■ Dataset extract
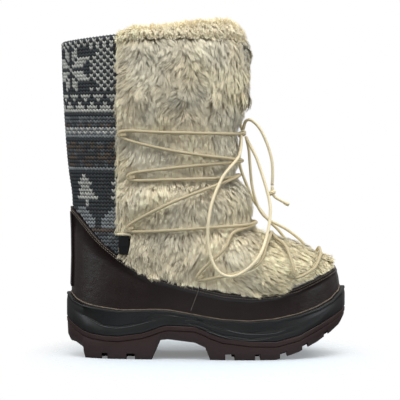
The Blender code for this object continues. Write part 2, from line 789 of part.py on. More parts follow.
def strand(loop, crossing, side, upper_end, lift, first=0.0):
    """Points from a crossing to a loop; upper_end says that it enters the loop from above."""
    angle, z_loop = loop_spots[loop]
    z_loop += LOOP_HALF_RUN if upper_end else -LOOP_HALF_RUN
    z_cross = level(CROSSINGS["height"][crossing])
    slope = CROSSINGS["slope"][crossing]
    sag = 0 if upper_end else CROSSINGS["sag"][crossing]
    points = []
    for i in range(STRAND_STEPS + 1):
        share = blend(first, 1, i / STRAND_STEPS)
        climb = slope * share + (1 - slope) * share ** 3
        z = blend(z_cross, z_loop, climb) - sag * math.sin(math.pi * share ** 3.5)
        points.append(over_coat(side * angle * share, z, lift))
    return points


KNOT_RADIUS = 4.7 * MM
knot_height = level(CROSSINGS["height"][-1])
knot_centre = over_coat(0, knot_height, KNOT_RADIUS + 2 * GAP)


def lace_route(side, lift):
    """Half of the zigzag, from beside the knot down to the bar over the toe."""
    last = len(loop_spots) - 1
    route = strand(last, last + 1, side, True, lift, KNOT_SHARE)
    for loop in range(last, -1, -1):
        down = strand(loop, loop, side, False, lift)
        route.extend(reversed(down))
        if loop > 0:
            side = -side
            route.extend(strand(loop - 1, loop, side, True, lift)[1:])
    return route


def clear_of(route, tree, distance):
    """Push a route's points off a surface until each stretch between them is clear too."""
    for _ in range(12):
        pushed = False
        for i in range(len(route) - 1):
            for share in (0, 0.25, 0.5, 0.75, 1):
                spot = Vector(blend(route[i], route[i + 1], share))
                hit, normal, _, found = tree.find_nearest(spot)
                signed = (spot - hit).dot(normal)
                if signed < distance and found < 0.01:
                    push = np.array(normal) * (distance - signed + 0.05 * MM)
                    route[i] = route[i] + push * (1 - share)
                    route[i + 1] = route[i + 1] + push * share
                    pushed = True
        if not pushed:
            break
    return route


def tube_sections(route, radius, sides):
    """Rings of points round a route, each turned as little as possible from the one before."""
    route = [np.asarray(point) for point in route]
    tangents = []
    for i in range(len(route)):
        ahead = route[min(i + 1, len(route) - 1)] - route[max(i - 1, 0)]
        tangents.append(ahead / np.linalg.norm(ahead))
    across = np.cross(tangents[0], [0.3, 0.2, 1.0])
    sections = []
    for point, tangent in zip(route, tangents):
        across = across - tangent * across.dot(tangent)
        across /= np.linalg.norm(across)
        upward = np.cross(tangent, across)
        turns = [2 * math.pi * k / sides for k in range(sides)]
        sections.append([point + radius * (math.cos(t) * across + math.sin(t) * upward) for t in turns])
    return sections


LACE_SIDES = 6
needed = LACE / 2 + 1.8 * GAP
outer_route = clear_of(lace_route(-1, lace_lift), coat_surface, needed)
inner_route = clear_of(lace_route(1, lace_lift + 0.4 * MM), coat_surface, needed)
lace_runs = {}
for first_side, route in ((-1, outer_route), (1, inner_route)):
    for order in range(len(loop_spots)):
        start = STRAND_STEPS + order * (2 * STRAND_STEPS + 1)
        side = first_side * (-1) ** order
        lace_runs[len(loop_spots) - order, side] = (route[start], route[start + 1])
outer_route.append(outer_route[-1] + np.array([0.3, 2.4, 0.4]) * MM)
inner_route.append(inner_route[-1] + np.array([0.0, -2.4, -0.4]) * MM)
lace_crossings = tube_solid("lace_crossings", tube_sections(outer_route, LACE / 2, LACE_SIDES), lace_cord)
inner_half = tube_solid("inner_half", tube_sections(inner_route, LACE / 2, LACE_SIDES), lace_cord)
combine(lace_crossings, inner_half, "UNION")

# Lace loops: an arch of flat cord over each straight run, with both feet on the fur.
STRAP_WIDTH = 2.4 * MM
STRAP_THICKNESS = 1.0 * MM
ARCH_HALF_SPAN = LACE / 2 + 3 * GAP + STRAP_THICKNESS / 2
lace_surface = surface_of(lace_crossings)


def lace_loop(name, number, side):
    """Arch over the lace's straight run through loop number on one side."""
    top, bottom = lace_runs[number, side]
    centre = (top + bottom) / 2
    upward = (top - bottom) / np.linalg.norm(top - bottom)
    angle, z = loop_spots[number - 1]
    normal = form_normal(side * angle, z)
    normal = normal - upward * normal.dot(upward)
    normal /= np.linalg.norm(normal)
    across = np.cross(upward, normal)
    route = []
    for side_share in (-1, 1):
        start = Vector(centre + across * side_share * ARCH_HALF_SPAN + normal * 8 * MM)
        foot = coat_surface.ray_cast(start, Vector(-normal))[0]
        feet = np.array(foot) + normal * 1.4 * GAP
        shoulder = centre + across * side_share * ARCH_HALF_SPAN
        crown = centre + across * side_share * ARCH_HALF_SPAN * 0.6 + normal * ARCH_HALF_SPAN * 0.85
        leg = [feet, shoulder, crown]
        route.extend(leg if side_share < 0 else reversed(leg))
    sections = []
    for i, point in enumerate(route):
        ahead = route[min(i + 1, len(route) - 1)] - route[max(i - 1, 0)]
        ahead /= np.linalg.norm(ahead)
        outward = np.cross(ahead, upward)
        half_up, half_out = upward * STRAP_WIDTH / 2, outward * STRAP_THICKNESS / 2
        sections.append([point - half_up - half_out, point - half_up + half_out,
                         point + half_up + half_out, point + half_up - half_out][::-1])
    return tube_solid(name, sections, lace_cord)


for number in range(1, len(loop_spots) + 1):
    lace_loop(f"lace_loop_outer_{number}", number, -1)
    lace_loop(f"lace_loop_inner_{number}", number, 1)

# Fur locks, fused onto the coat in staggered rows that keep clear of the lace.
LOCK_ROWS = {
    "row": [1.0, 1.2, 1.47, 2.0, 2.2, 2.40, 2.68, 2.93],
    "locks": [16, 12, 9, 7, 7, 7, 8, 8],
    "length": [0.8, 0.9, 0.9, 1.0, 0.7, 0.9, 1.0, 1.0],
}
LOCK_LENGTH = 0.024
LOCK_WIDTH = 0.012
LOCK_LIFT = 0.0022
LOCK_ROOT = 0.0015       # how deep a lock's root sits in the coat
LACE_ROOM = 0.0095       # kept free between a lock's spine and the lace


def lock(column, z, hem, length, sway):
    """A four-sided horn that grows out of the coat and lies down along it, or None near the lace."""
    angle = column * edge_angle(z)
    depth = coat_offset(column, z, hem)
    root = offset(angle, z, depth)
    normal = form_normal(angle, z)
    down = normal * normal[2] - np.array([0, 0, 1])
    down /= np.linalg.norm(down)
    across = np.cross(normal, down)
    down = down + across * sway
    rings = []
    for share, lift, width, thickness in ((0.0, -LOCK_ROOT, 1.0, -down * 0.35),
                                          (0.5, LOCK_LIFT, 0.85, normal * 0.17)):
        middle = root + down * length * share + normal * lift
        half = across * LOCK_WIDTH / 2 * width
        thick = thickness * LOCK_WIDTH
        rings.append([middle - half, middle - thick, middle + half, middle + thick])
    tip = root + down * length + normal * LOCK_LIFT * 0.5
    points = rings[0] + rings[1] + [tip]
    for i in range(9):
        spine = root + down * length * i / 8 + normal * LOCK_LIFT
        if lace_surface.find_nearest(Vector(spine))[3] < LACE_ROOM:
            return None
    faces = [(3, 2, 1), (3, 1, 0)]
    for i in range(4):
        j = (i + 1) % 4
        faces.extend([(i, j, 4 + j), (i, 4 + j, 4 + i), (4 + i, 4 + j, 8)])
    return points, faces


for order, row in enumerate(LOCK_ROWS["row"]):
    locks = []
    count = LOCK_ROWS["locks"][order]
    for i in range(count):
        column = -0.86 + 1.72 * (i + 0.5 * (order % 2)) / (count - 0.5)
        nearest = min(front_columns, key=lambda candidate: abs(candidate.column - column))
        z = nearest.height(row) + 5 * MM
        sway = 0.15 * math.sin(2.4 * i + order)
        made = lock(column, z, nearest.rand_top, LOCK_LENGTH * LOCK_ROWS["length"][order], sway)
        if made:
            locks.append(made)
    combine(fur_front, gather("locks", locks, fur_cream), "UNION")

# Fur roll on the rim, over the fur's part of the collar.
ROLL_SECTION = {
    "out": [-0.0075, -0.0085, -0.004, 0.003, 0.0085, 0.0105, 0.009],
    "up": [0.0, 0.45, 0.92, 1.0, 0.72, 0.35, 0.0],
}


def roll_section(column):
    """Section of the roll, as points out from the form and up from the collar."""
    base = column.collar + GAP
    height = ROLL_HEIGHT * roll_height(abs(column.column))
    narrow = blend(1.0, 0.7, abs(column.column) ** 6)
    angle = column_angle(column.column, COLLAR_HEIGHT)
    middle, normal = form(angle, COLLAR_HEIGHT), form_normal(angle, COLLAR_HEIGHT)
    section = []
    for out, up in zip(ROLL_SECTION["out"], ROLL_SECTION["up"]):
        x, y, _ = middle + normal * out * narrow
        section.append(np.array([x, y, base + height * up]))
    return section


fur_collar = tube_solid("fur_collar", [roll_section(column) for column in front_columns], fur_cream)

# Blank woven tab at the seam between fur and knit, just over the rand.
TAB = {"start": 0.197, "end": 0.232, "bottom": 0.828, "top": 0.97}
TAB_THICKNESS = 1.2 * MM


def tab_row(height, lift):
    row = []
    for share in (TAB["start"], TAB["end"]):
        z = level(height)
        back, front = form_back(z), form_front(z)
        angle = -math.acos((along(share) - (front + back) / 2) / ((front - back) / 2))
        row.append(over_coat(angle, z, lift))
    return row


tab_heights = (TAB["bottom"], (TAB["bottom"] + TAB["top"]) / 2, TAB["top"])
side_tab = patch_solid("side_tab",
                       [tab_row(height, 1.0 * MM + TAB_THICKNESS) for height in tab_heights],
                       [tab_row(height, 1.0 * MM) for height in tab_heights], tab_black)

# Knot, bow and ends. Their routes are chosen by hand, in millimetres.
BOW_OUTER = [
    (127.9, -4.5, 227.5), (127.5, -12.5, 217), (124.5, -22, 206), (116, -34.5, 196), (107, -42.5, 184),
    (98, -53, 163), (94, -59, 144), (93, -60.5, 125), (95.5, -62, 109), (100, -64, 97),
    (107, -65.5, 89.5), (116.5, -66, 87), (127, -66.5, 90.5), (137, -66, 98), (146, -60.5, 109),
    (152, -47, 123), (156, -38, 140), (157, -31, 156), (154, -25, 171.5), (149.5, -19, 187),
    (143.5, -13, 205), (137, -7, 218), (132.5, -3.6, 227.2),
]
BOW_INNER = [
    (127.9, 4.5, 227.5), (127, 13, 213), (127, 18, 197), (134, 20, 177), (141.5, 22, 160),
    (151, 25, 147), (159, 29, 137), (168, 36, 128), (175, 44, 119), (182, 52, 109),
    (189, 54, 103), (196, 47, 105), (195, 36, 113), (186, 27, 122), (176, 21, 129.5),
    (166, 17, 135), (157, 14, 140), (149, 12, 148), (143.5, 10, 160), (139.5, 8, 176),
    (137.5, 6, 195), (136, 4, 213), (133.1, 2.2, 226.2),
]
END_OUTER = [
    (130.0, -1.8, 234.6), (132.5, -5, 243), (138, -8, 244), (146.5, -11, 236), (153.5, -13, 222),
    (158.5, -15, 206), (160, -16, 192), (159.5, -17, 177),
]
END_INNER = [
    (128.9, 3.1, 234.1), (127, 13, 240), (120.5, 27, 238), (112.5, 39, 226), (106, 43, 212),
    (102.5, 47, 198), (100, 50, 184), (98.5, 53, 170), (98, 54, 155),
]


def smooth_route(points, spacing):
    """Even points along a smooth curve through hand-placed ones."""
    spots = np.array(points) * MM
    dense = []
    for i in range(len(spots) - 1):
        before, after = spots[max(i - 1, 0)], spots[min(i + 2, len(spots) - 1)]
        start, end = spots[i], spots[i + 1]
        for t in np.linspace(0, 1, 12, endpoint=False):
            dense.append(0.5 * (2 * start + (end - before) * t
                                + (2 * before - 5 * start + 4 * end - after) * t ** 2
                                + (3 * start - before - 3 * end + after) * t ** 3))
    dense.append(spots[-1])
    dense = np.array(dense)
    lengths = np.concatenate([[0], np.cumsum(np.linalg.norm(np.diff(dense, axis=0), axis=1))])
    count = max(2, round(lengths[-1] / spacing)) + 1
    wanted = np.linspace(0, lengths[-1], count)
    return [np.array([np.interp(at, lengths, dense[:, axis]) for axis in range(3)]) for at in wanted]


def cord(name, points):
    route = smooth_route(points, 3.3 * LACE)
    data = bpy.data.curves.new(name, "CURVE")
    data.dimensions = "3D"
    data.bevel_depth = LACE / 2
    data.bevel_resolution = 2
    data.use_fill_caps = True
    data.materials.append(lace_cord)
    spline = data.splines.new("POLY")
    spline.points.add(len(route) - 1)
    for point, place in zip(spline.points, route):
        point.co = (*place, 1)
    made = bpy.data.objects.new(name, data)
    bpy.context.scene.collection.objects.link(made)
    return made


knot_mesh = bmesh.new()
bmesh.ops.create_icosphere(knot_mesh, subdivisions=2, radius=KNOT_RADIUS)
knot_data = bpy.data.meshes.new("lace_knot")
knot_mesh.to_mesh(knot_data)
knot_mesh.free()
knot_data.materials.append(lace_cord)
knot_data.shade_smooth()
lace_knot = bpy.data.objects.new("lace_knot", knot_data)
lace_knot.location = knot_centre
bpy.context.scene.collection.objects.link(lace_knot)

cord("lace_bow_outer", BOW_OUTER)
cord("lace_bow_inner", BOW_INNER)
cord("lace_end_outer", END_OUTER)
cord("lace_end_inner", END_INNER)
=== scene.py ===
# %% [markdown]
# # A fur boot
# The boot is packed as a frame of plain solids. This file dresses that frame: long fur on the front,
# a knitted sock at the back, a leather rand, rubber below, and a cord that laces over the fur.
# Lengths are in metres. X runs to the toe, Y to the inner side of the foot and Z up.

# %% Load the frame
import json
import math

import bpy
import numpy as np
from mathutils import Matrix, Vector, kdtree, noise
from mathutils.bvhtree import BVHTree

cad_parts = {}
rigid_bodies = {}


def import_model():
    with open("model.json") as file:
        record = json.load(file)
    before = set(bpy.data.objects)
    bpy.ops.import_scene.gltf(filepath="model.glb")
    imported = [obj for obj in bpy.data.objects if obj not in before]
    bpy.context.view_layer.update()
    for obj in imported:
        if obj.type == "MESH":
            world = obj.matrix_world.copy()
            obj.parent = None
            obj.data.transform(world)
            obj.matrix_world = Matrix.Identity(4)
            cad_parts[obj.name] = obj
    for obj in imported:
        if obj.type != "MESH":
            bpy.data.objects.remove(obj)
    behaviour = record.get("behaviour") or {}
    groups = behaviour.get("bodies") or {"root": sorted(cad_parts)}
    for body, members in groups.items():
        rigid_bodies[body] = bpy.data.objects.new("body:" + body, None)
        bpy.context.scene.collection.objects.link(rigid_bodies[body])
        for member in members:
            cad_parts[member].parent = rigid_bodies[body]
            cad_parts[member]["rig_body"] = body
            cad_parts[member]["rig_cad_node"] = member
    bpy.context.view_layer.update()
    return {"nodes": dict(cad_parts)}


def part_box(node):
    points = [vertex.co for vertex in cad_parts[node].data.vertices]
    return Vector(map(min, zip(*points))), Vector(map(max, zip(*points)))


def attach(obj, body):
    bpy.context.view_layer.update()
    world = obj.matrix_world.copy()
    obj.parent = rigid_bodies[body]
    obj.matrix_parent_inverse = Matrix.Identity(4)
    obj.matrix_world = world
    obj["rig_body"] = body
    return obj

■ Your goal
Emit verbatim the lines running from the one with "bpy.context.scene.collection.objects.link(rigid_bodies[body])" through the last line of the data, both endpoints inclusive.

■ Completed exercise
        bpy.context.scene.collection.objects.link(rigid_bodies[body])
        for member in members:
            cad_parts[member].parent = rigid_bodies[body]
            cad_parts[member]["rig_body"] = body
            cad_parts[member]["rig_cad_node"] = member
    bpy.context.view_layer.update()
    return {"nodes": dict(cad_parts)}


def part_box(node):
    points = [vertex.co for vertex in cad_parts[node].data.vertices]
    return Vector(map(min, zip(*points))), Vector(map(max, zip(*points)))


def attach(obj, body):
    bpy.context.view_layer.update()
    world = obj.matrix_world.copy()
    obj.parent = rigid_bodies[body]
    obj.matrix_parent_inverse = Matrix.Identity(4)
    obj.matrix_world = world
    obj["rig_body"] = body
    return obj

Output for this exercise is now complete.